**Task**: Please repeat all of the listing exactly.

-- Start of Source excerpt --

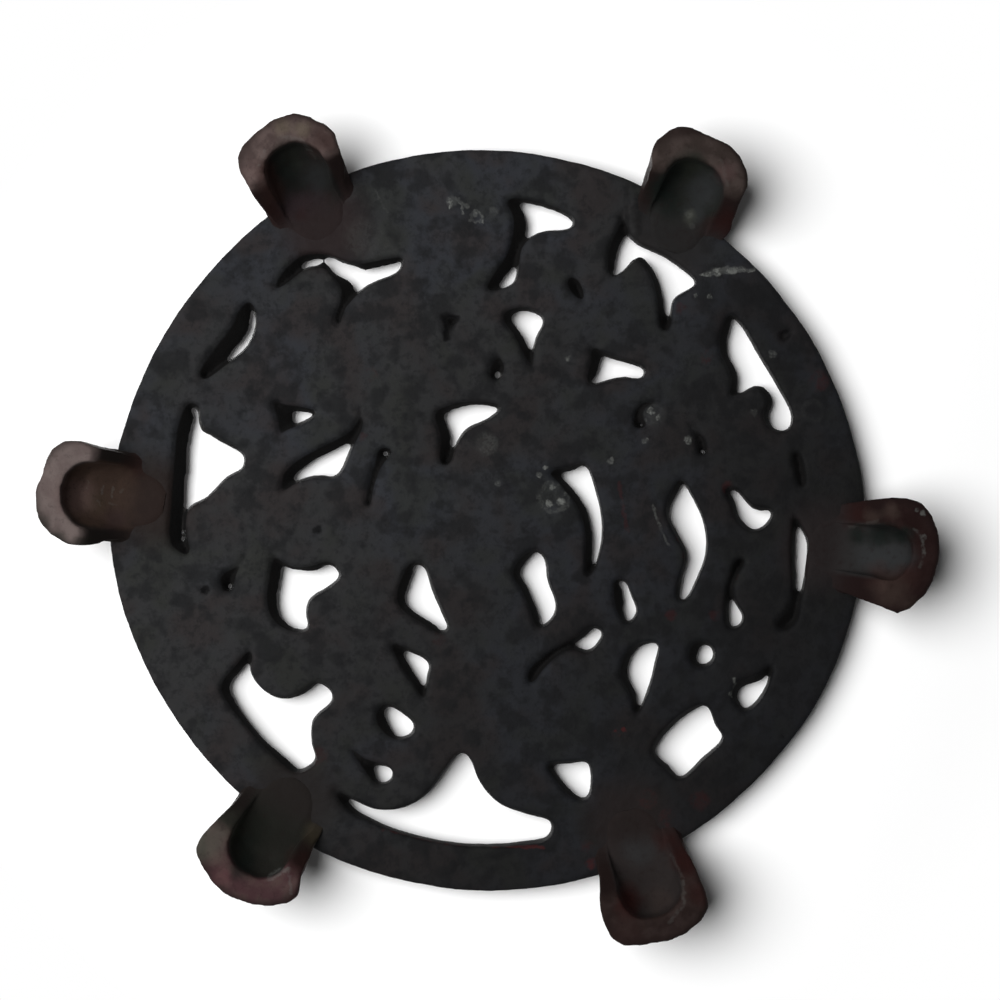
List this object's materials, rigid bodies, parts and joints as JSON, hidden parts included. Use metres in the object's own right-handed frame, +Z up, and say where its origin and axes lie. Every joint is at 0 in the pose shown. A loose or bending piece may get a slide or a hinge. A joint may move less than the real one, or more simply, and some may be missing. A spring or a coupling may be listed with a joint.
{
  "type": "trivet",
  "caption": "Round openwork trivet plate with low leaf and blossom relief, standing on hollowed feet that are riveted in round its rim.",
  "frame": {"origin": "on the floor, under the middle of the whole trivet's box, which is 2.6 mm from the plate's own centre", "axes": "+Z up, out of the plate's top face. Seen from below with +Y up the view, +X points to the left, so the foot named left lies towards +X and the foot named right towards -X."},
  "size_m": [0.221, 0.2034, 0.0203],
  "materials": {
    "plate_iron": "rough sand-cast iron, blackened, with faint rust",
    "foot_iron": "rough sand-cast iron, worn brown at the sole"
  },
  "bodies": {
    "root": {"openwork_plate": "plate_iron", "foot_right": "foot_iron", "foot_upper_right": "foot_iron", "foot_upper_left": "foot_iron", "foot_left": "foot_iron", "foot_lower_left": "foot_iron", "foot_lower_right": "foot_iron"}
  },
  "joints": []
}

-- End of Source excerpt --

**Correct response**:
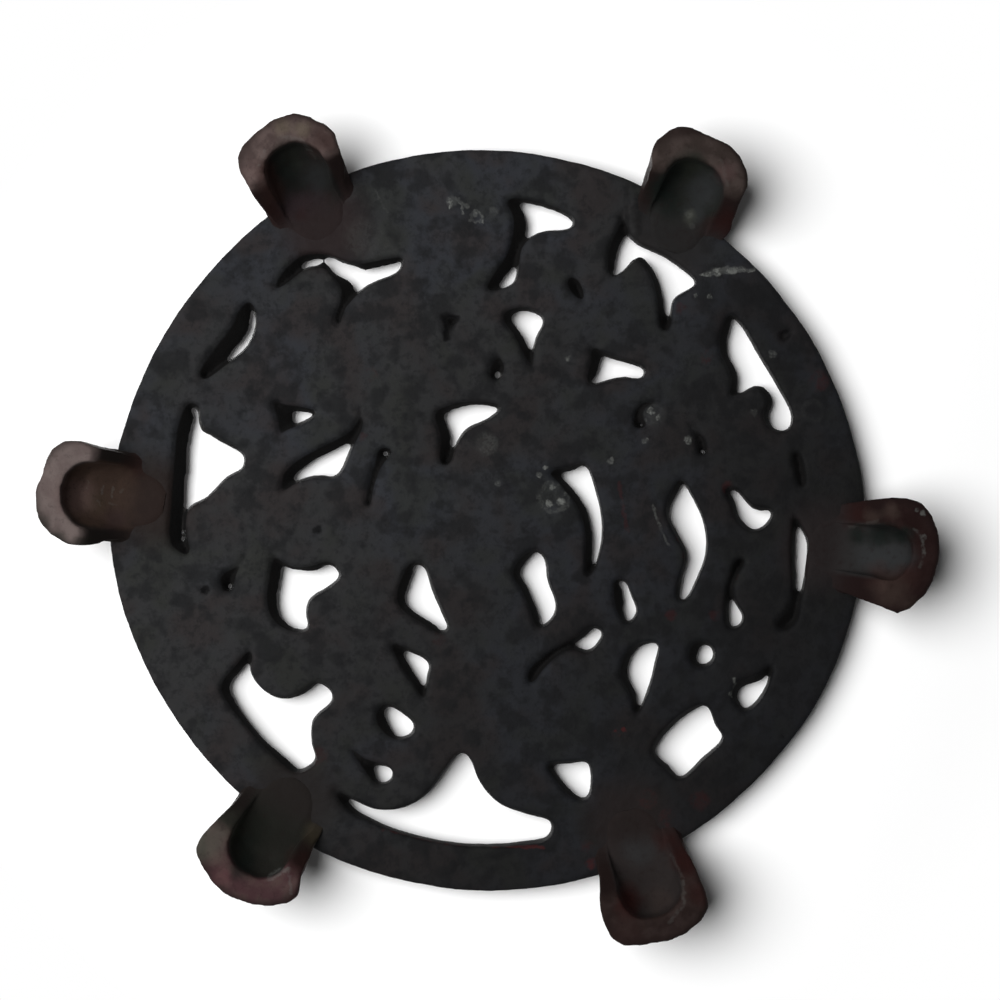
List this object's materials, rigid bodies, parts and joints as JSON, hidden parts included. Use metres in the object's own right-handed frame, +Z up, and say where its origin and axes lie. Every joint is at 0 in the pose shown. A loose or bending piece may get a slide or a hinge. A joint may move less than the real one, or more simply, and some may be missing. A spring or a coupling may be listed with a joint.
{
  "type": "trivet",
  "caption": "Round openwork trivet plate with low leaf and blossom relief, standing on hollowed feet that are riveted in round its rim.",
  "frame": {"origin": "on the floor, under the middle of the whole trivet's box, which is 2.6 mm from the plate's own centre", "axes": "+Z up, out of the plate's top face. Seen from below with +Y up the view, +X points to the left, so the foot named left lies towards +X and the foot named right towards -X."},
  "size_m": [0.221, 0.2034, 0.0203],
  "materials": {
    "plate_iron": "rough sand-cast iron, blackened, with faint rust",
    "foot_iron": "rough sand-cast iron, worn brown at the sole"
  },
  "bodies": {
    "root": {"openwork_plate": "plate_iron", "foot_right": "foot_iron", "foot_upper_right": "foot_iron", "foot_upper_left": "foot_iron", "foot_left": "foot_iron", "foot_lower_left": "foot_iron", "foot_lower_right": "foot_iron"}
  },
  "joints": []
}